As to the Java aversion. We'll it makes it so we can deliver to Mac and Linux at the same time as we do the windows release. A big chunk of our work is server-side 3D so Java works for us. We've found that we perform better then most X3D browsers in terms of rendering speed. Worse then others in memory usage.

Date: 2008-04-30 02:41 am (UTC)
From: [identity profile] belegdel.livejournal.com
Monopolistic behaviour is as inherent in the modern corporation as abuse is in people. Given the opportunity and a perceived lack of consequence, every corporation would do what M$oft has done.

Apple, IMHO, have a firm eye on maintaining a certain level of quality and adherence to humanistic design. That alone advances them above M$oft in my condieration. How much of that is inherent in the company and how much is niche market strategy is anyone's guess.
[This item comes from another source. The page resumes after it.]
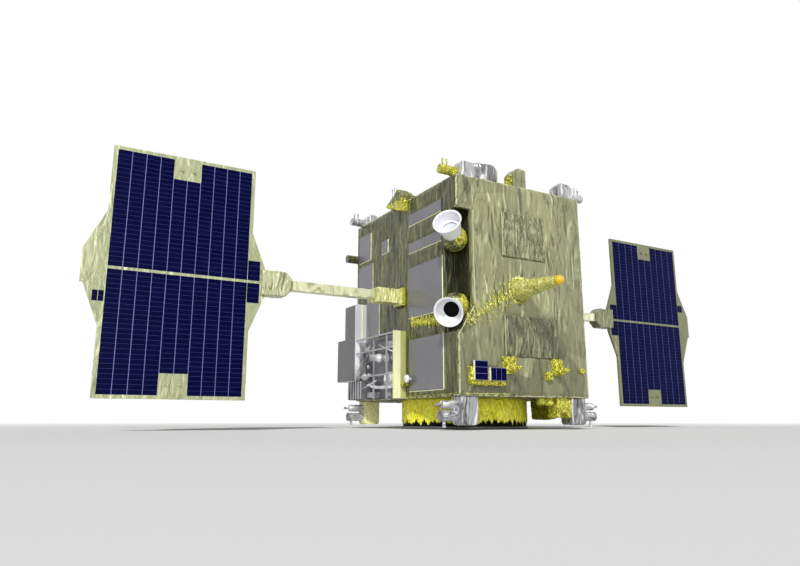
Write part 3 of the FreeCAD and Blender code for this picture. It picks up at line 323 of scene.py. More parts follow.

I don't see Linux or BSD as serious contenders in their current states. It's become clear to me over the years that neither community are seriously committed to adhering to the kind of ease-of-use required for truly average people to be willing to use them. There was a burst of advancement on this front a while back, but it's stalled. I think it's an artifact of the generally atypical technical focus of adherents.

What might happen is that OSX, Linux and BSD can weaken the hold M$osft has on the market enough that a new contender can rise. But that's a long way off.

Date: 2008-04-30 10:57 pm (UTC)
From: [identity profile] miriam-e.livejournal.com
Monopolistic behavior is extremely common in all human groups, though it is by no means inherent in them.

You are absolutely right about the perceived lack of consequences leading to bad things. I'm pretty sure we can set up the rules for capitalism to operate in a healthy way. At the moment it is designed to go wrong; there is pressure on companies to grow without limit, and rape (of resources, of culture, of minds) is seen as a right. We should be able to work out better rules for economics to favor small, efficient organisations. Money and economics are man-made. We've simply made a mistake in how we designed the guidelines.

Apple use a consistent set of guidelines. That is not necessarily a good thing. Their insistence that everything must be done with a GUI and their complete rejection (until recently) of a command line is pigheaded, misapplied philosophy. Their insistence that a single mouse button is enough is a worthless straightjacket. For a long, long time they didn't even see the use of pre-emptive multitasking and refused to accept it. Apple are excellent propagandists. Appearance reigns supreme. They have somehow convinced everyone that they are the outsiders, the rebels, the artistes, the innovators, but it isn't true. They are conservative monopolists of the worst kind. They maintain absolute dictatorial control over their machines' hardware and software.

You may be right about Linux and BSD. [sigh] Puppy Linux goes some way towards fighting the slowing and bloating of modern OSes. I don't think it goes far enough, but I've read criticisms from others who despise it for being an "incomplete" Linux... so I can see how it is a difficult job.

I want to build myself an ultra low power computer for myself this year so I've been thinking more about operating systems and computer programming lately. I can't help thinking that a number of our unquestioned assumptions cause a lot of our problems.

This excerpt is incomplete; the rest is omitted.